We use a subset of CUE, essentially JSON without as many quotes or commas. The LLMs are quite flexible with few-shot learning. They can be made more reliable with fine-tuning. They can be made faster and cheaper with distillation.

Yes as the abstractions gets better it becomes easier to code useful things.
the debate is about how valuable the abstraction here is to warrant a library, and the fact that it predefines the prompt and api call flow, so you cannot prompt engineer or use something like CoT/ToT
This amounts to saying ‘how dare someone publish some code that they wrote!’

Is it your impression that this is being pitched as some grand solution?

That this was published as a way to shut out other people from doing the same thing in other ways?

Can’t we just look at a cool thing someone did, and released for other people to play with, and say ‘huh! That’s neat!’ And get inspired?

except it's not neat or novel, this idea has been around and implemented for many months now, by many people, using many methods. Running a tool on the output and then feeding that back to the LLM, also not novel and a widely used technique

> We'd love to know if TypeChat is something that's useful and interests you!

We are providing feedback to them here

People can debate till the cows come home. But it's worth remembering that hacker news is about stimulating intellectual curiosity.

There's no reason for this to have a fixed flow, either - it's got a hint of diagonalizability to it - by which I mean, you can get the model to build a schema for dynamic flows, given a 'bootstrapping' schema. No different than what has always had to happen for someone to write a compiler for a programming language in the language itself.

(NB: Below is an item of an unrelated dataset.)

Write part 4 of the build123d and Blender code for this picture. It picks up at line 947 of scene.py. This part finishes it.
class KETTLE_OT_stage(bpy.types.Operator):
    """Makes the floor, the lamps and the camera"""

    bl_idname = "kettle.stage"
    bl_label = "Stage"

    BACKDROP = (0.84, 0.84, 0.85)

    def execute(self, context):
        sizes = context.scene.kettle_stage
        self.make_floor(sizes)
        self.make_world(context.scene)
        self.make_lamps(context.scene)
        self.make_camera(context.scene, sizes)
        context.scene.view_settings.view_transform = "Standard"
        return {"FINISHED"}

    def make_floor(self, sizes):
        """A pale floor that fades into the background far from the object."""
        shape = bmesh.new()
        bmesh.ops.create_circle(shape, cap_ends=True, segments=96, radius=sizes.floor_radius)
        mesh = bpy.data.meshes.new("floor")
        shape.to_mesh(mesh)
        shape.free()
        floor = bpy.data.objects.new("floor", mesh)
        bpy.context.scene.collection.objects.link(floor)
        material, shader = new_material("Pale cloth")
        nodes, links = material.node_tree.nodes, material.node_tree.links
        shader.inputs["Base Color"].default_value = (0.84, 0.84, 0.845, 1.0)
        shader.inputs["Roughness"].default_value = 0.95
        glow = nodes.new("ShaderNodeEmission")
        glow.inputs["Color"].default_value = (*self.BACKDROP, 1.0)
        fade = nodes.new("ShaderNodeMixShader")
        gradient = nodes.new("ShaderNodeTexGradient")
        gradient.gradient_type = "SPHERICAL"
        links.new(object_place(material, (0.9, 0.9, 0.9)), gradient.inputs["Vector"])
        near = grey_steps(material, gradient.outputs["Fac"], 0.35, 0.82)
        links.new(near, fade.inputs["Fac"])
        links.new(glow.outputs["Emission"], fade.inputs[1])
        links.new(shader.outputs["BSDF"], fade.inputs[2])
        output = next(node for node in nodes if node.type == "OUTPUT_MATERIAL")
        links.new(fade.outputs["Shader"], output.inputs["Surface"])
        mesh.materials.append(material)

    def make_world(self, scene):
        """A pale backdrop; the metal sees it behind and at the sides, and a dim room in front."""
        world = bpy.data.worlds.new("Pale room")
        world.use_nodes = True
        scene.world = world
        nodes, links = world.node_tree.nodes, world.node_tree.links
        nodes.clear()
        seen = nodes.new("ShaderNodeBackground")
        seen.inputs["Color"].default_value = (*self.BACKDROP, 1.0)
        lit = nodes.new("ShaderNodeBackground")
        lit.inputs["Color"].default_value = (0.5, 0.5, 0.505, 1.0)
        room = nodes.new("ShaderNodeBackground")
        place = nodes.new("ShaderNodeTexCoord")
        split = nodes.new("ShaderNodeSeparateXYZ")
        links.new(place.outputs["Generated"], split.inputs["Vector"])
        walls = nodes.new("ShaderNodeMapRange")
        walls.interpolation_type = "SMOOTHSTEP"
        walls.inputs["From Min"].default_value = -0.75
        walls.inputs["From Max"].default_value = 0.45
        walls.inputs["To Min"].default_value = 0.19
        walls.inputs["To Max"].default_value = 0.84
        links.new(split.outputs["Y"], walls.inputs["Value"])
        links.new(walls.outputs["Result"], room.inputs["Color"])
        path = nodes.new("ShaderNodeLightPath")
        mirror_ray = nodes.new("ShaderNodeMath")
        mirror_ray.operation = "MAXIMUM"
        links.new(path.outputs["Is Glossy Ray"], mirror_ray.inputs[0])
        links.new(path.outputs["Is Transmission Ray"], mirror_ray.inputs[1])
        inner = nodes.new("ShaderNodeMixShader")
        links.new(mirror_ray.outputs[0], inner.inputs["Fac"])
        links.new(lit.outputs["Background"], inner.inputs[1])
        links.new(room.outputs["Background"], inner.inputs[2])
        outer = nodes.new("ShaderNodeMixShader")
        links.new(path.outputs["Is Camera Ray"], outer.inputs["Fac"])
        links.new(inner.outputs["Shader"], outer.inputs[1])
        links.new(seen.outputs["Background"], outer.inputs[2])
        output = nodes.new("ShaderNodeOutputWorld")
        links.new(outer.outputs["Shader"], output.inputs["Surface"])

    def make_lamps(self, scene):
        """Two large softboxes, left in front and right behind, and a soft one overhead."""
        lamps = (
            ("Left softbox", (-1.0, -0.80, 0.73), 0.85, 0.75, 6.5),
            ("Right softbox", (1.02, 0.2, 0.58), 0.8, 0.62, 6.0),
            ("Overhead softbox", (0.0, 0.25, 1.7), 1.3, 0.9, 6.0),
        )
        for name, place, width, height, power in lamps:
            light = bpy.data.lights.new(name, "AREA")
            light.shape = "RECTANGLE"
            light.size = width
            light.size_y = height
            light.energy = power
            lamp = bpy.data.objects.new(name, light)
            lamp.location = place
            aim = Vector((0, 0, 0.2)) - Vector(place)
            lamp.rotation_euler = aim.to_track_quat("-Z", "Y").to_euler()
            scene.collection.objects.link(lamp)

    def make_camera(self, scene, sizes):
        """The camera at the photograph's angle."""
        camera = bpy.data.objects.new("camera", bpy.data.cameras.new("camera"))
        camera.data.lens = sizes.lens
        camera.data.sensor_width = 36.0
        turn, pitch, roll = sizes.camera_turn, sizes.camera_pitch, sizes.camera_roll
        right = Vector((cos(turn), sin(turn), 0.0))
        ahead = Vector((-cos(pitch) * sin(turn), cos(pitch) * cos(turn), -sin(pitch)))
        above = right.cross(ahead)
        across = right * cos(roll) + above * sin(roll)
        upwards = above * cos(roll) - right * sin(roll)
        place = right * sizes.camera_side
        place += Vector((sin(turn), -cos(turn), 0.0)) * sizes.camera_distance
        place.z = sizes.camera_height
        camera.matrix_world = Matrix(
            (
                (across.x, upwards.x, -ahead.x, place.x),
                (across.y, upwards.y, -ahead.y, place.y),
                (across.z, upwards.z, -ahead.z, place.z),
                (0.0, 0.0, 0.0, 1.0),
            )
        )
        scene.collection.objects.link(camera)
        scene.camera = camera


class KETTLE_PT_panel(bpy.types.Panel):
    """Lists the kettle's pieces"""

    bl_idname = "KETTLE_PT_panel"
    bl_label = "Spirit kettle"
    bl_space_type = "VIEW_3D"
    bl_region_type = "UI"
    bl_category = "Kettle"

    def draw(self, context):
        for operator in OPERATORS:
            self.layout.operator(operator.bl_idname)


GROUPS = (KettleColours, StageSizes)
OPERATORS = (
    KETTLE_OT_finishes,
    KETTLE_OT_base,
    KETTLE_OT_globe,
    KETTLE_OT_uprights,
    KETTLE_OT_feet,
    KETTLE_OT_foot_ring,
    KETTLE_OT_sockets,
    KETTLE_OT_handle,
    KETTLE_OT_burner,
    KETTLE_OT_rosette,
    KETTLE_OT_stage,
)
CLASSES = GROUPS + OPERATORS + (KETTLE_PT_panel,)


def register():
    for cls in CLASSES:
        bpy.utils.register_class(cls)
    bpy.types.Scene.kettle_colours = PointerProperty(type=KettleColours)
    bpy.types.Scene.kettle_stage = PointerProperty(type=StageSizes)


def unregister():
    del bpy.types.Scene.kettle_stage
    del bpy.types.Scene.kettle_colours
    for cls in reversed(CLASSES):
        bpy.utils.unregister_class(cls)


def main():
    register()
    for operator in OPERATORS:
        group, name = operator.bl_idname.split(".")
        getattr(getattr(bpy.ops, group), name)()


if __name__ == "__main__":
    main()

Getting these models to reliably return a consistent structure without frequent human intervention and/or having to account for the personal moral opinions of big tech CEOs is not trivial, no.
There are multiple ways to get structured output, and what this library is doing is not really that interesting. The concept is interesting and has had multiple implementations already, the code (and abstraction) here is not interesting and creates more issues than it solves
Tell me how to get reliably structured output. I'm all ears.
I have a prompt from February pre chatgpt and now I just use the models functions support, it's built for exactly that
It’s essentially prompt engineering as a service with some basic quality-control features thrown in.

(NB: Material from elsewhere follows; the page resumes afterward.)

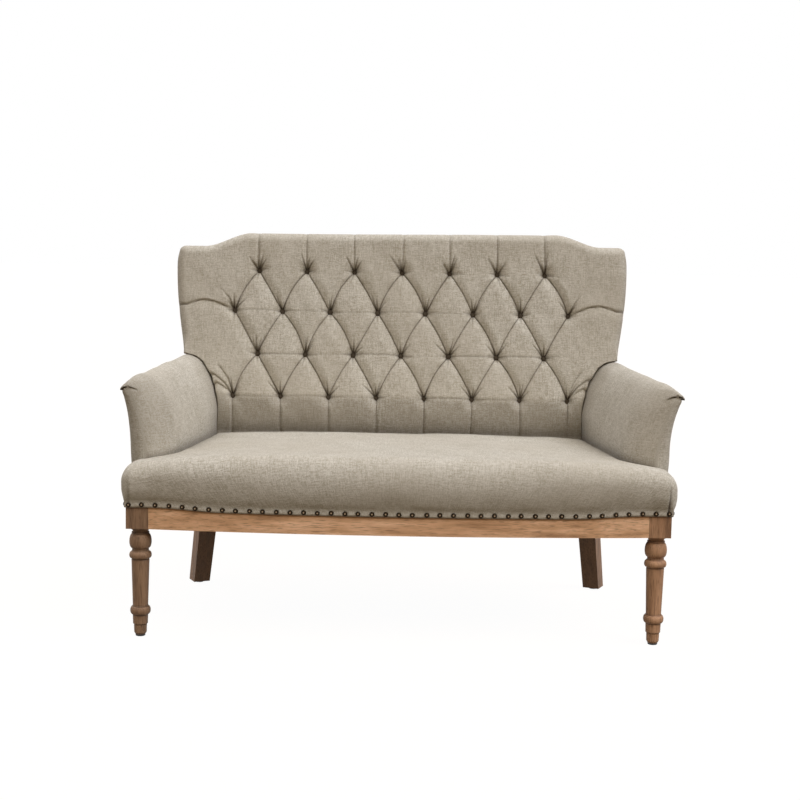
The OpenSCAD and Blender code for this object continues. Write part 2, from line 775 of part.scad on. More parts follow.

Sure, your engineers could implement it themselves, but don’t they have better things to do?

the quality of the prompt does not look that good from my experience reaching flexible structured output based on a schema

There are other questionable decisions and a valuable use of engineering time is indeed to evaluate candidate abstractions and think about the long-term cost of adopting them. In this case, it does not seem like it saves that much effort and in the long run means a lot of important LLM knobs are out of your control. Not a good tradeoff

You can probably define the python language grammar as a typescript type though!